While major-label techno generally restricts itself to club-friendly mixes that fit neatly into various subgenres (drum 'n' bass, jungle, deep house, etc.), indie rockers are taking the technology and blending it with their own styles.
So why do indie rockers do it better? We like beginnings and ends to our songs; we like our songs inspired by emotion and not merely by how neat they sound (not that the neatness factor is immaterial, but we're goin' for integrity here); and we don't care how many club DJs spin our discs, we care how it relates to us personally when we're chilling around the house.
Of course, not all the electronica being put out by guitar-rock indies lives up to those standards, and not all the commercial stuff being spun in the clubs sucks, but indie rock's batting average is a hell of a lot higher proportionately.
On the indie/electronica/funk tip, Pigeonhed is a studio collaboration between Seattle's Steve Fisk and Shawn Smith: Fisk is best-known for his indie production credits, which include Nirvana (when it was on Sub Pop), Unwound, Low, and Beat Happening; Smith is vocalist for Northwest bands Satchel, and Brad. Together as Pigeonhed--Smith croons and programs drums, Fisk remains behind the boards running synths, loops, sequencing, and manipulating Smith's vocals--the two drop funked-out, groove-heavy bombs worthy of, well, Prince circa Controversy. (On "Battle Flag," off P-hed's most recent LP, The Full Sentence, Smith even busts out Prince's "Sexuality" rap from Controversy.)
Actually, Pigeonhed's instrumentation blows away anything the Artist Formerly Blahblahblah's various backing bands could've constructed, but through most of the album, Smith sings in a sultry, Marvin Gayelike falsetto that conjures comparisons to the Purple One. Meanwhile, Fisk lays down thumps with Parliament-flavored synths, then overlays them with instrumental tracks by some of the duo's friends (Helios Creed from Chrome, Wayne Flower of the Treepeople). Smith's shimmering soul and Fisk's funk aptitude redefine what R&B has evolved into; Pigeonhed demonstrates just how diverse two white boys raised on punk rock can be.

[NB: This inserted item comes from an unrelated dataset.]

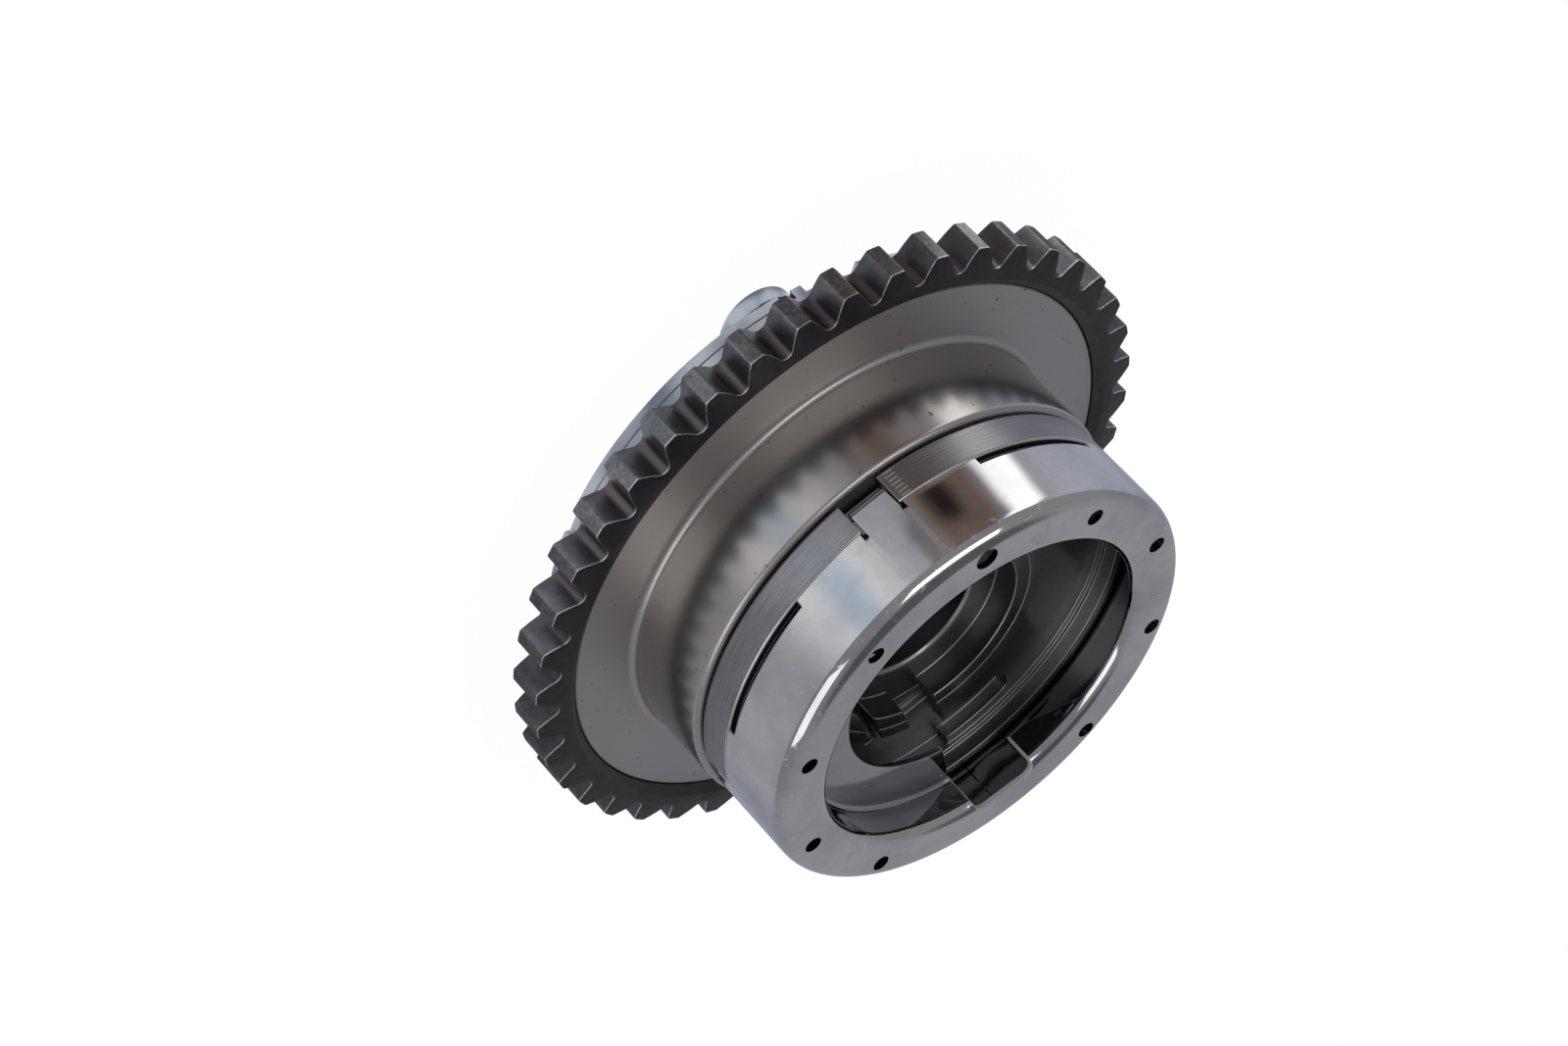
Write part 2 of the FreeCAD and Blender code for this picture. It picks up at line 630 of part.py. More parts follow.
def make_notch():
    """The notch in the front face, with rounded outer corners."""
    low = cup_top - LEDGE_DEPTH - CUP_SHEET - OVER
    high = cup_top + OVER
    box = Part.makeBox(NOTCH_REACH, 2 * NOTCH_HALF_WIDTH, high - low, Vector(0, -NOTCH_HALF_WIDTH, low))
    corners = []
    for edge in box.Edges:
        points = [vertex.Point for vertex in edge.Vertexes]
        upright = abs(points[0].z - points[1].z) > OVER
        if upright and points[0].x > NOTCH_REACH / 2:
            corners.append(edge)
    return turned_to(box.makeFillet(NOTCH_ROUND, corners), NOTCH_ANGLE)


def make_skirt():
    """The wall on the far side of the notch, which runs out to nothing."""
    top = cup_top - OPENING_ROUND
    low = cup_top - SKIRT_DEPTH
    width = SKIRT_END - NOTCH_ANGLE
    wall = sector(OPENING_RADIUS, OPENING_RADIUS + CUP_SHEET, low, top, NOTCH_ANGLE, width)
    reach = OPENING_RADIUS * math.radians(width) / 2
    corners = [Vector(0, 0, low - OVER), Vector(0, 2 * reach, low - OVER), Vector(0, 2 * reach, top)]
    wedge = Part.Face(Part.makePolygon(corners + corners[:1])).extrude(Vector(2 * OPENING_RADIUS, 0, 0))
    return wall.cut(turned_to(wedge, NOTCH_ANGLE + width / 2))


def make_sensor_cup():
    half = TONGUE_WIDTH / 2
    side_top = cup_top - CUP_ROUND
    body = [turned(cup_shell_section())]
    ledge_angle = NOTCH_ANGLE + 360 - LEDGE_START
    body.append(turned_to(turned(ledge_section(), ledge_angle), LEDGE_START))
    body.append(make_skirt())
    tongue = make_tongue()
    cuts = [make_notch()]
    gaps = []
    for place in tongue_places:
        body.append(turned_to(tongue, place))
        cuts.append(bar(tongue_face, CARRIER_RADIUS + OVER, 2 * half, carrier_top - OVER, side_top, place))
        for side in (-1, 1):
            offset = side * (half + RELIEF_WIDTH / 2)
            gaps.append(bar(tongue_face - 2 * CUP_SHEET, CARRIER_RADIUS + OVER, RELIEF_WIDTH,
                            carrier_top - OVER, carrier_top + WINDOW_HEIGHT, place, offset))
        window = place + 180.0 / TONGUES - WINDOW_ANGLE / 2
        gaps.append(sector(CARRIER_RADIUS - 2 * CUP_SHEET, CARRIER_RADIUS + OVER, carrier_top - OVER,
                           carrier_top + WINDOW_HEIGHT, window, WINDOW_ANGLE))
    for k in range(HOLE_COUNT):
        if k == NOTCH_HOLE_INDEX:
            continue
        radius = TIMING_HOLE_RADIUS if k == TIMING_HOLE_INDEX else HOLE_RADIUS
        place = polar(HOLE_CIRCLE, HOLE_PHASE + 360.0 / HOLE_COUNT * k)
        cuts.append(cylinder(radius, cup_top - 2 * CUP_SHEET, cup_top + OVER, place))
    return cut_all(joined(body), cuts + gaps)


def make_all():
    nodes = {
        "sprocket": make_sprocket(),
        "housing_shell": make_housing_shell(),
        "stator": make_stator(),
        "rear_cover": make_rear_cover(),
        "cover_bolts": make_cover_bolts(),
        "lock_bush": make_lock_bush(),
        "rotor": make_rotor(),
        "front_carrier": make_front_carrier(),
        "sensor_cup": make_sensor_cup(),
        "lock_pin": make_lock_pin(),
        "lock_spring": make_lock_spring(),
        "spring_seat": make_spring_seat(),
    }
    for index, place in enumerate(lobe_places, 1):
        top = lobe_radius + slot_depth
        crown = top - SPRING_RISE
        nodes[f"lobe_seal_{index}"] = make_seal(lobe_radius, crown, place)
        nodes[f"lobe_spring_{index}"] = make_leaf(top, crown, place)
    for index in range(VANES):
        place = vane_seal_angle(index)
        bottom = vane_radius - slot_depth
        crown = bottom + SPRING_RISE
        nodes[f"vane_seal_{index + 1}"] = make_seal(crown, vane_radius, place)
        nodes[f"vane_spring_{index + 1}"] = make_leaf(bottom, crown, place)
    return nodes


os.makedirs("parts", exist_ok=True)
for name, shape in make_all().items():
    shape.exportStep(f"parts/{name}.step")
    box = shape.BoundBox
    print(f"{name:16s} solids {len(shape.Solids)} valid {shape.isValid()} volume {shape.Volume:10.1f} "
          f"z {box.ZMin:7.3f} to {box.ZMax:7.3f}")
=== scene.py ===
# %% [markdown]
# # A cam phaser in phosphated, drawn and plated steel
# A cam phaser turns the camshaft by up to twenty degrees against its sprocket. This notebook dresses the
# solids that the frame holds: it models the parts that show again with fine edges, and gives each its finish.
# Named sizes are in millimetres and angles in degrees. MM turns a size into the metres that Blender works in.

# %% Load the frame
import json
import math
import bmesh
import bpy
from mathutils import Matrix, Vector


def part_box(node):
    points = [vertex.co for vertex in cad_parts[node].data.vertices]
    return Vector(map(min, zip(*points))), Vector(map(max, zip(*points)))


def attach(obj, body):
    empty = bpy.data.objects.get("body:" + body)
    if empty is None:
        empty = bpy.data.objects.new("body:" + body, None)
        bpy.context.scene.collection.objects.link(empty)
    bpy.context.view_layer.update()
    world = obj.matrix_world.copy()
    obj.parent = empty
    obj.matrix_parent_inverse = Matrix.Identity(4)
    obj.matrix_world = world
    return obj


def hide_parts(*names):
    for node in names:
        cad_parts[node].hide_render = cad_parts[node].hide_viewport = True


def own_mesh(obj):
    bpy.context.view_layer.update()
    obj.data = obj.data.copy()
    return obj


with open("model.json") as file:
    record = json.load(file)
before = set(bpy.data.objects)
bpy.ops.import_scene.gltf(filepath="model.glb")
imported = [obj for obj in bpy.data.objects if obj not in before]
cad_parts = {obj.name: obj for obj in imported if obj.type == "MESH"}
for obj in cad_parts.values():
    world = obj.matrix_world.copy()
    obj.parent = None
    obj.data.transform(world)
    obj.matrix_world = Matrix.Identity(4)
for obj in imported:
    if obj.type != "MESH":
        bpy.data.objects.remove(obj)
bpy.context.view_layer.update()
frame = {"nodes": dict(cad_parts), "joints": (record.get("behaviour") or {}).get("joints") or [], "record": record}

MM = 0.001
slots = {row["node"]: row["material_slot"] for row in frame["record"]["subparts"]}
print("nodes in the frame:", len(frame["nodes"]))

# %% [markdown]
# ## The camera
# The photograph looks down on the part at about thirty degrees, with the camera rolled so that the part's
# axis points to the lower right. The camera's directions are written as they were worked out from the circles
# of the part in the photograph, and the lens from how much the near circles outgrow the far ones.

# %% Camera
SENSOR_WIDTH = 36.0
PHOTO_WIDTH = 1600
PHOTO_HEIGHT = 1067
FOCAL_PIXELS = 4500.0
CAMERA_PLACE = Vector((98.87, -563.20, 334.07)) * MM
IMAGE_RIGHT = Vector((-0.77471, 0.21701, 0.59390))
IMAGE_DOWN = Vector((0.61686, 0.46578, 0.63446))
CENTRE_X = 783.45
CENTRE_Y = 549.02

view = bpy.data.cameras.new("photo_view")
view.sensor_width = SENSOR_WIDTH
view.lens = FOCAL_PIXELS / PHOTO_WIDTH * SENSOR_WIDTH
view.shift_x = (PHOTO_WIDTH / 2 - CENTRE_X) / PHOTO_WIDTH
view.shift_y = (CENTRE_Y - PHOTO_HEIGHT / 2) / PHOTO_WIDTH
camera = bpy.data.objects.new("photo_camera", view)
backward = IMAGE_RIGHT.cross(-IMAGE_DOWN)
axes = Matrix((IMAGE_RIGHT, -IMAGE_DOWN, backward)).transposed()
camera.matrix_world = Matrix.Translation(CAMERA_PLACE) @ axes.to_4x4()
bpy.context.scene.collection.objects.link(camera)
bpy.context.scene.camera = camera
print("lens", round(view.lens, 2), "mm")

# %% [markdown]
# ## Mesh helpers
# Nearly every part here was turned on a lathe or drawn from a disc, so most meshes start as half a section: a
# few corners joined by edges, some of them rounded by a vertex bevel, then spun about the axis.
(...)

Revolver called up Fisk last week to get some insight into the electronica phenomenon and how Pigeonhed fits into all the hype. Here's an excerpt:
Revolver: A lot of guitar indies are "diversifying" into electronic music, right in synch with the "industry." Some of the releases are actual techno, rave-style recordings. What's your take on that?
Steve Fisk: I think we've had three bad years in the record industry, and a lot of indies are just as clueless as the majors at this point, so they're coppin' an attitude and puttin' on blue see-through pants to see if they can sell records that way. I think it's really cynical; I don't think it's really interesting, actually. Ultimately, interesting things happen, but I don't know anybody who's doing it smart. I guess they're all responding to a demand, but I don't think anybody really has a clue. I think we're in a sorting-out time right now.
R: How does Pigeonhed relate to the electronica boom?
SF: I don't think we really fit into all that techno crap. And we didn't get signed because all of a sudden our label [Sub Pop] decided they were going techno and making a Sub Pop rave logo so they could make some dough. They're not dumping their guitar bands to put out techno remixes; they've been trying to diversify for a while.
R: And your opinion of the electronica scene?
SF: There's great stuff out there, really, really great stuff, but there's such a glut right now of techno records that most of them are pretty lame. I'm getting tired of records with limited samplers. You can hear that the person making it has like eight or 16 seconds of sampling time, and it really restricts what they can sample and bite. It gives it the air of a puppet show: It's like, here's the sample, here's the sample, here's another one three times real fast, here's the first one again. It's an easy kind of music to make, and it's being cloned quicker than any other English export has.
R: What about guitar-oriented artists who are incorporating electronica into their music now?
SF: Rock bands shouldn't put down their guitars and pick up samplers or start doing remixes of songs and getting them played in clubs that don't even represent their fans. I think guitar bands are guitar bands and drum-machine bands are drum-machine bands, and there's reasons for both. But they're best when they stick to what they know. It's all punk rock. It's always about annoying your parents. You can do it with a guitar, or you can do it with a Casio."